▼
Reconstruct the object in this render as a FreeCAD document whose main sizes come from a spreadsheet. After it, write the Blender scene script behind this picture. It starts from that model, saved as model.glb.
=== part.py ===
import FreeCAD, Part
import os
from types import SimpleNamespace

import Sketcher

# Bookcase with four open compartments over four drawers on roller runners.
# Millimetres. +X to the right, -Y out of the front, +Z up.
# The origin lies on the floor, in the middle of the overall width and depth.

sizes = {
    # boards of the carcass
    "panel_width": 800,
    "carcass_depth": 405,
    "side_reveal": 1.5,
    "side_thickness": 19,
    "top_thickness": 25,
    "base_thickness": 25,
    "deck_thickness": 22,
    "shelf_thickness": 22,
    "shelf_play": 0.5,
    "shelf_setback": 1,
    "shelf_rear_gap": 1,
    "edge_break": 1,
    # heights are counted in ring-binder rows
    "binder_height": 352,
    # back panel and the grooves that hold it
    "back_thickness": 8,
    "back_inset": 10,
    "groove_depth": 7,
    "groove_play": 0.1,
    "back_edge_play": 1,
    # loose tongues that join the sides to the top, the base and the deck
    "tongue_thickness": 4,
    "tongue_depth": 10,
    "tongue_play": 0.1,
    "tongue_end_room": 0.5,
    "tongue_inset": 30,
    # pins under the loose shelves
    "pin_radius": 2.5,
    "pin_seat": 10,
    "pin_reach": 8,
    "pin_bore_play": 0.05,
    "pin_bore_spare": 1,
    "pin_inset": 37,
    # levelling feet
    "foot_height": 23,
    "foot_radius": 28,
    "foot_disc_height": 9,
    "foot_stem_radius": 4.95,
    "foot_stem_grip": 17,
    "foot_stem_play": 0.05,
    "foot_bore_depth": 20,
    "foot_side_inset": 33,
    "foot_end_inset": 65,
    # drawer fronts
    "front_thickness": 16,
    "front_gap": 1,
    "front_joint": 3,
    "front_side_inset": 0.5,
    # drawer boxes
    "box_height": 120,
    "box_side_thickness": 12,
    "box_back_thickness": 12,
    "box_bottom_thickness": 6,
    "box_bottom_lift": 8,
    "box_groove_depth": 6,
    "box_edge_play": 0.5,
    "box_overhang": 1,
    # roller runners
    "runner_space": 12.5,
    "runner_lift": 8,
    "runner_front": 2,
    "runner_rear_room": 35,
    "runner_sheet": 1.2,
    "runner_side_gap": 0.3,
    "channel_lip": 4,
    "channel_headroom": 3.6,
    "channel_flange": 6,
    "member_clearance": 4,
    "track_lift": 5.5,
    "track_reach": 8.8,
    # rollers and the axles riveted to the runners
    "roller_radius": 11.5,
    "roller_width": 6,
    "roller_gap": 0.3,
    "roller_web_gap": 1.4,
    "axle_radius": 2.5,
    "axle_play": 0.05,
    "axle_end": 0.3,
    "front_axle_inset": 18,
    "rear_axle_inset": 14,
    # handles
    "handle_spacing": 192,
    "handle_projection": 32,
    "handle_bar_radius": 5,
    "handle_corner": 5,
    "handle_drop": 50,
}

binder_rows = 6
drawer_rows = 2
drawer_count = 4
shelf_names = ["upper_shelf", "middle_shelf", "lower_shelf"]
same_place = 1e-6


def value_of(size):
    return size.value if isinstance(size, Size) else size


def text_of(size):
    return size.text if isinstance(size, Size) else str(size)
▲
Begin with the first line of the data above and, please, print each line exactly until you have printed the line containing "# The origin"; print nothing else.

Reconstruct the object in this render as a FreeCAD document whose main sizes come from a spreadsheet. After it, write the Blender scene script behind this picture. It starts from that model, saved as model.glb.
=== part.py ===
import FreeCAD, Part
import os
from types import SimpleNamespace

import Sketcher

# Bookcase with four open compartments over four drawers on roller runners.
# Millimetres. +X to the right, -Y out of the front, +Z up.
# The origin lies on the floor, in the middle of the overall width and depth.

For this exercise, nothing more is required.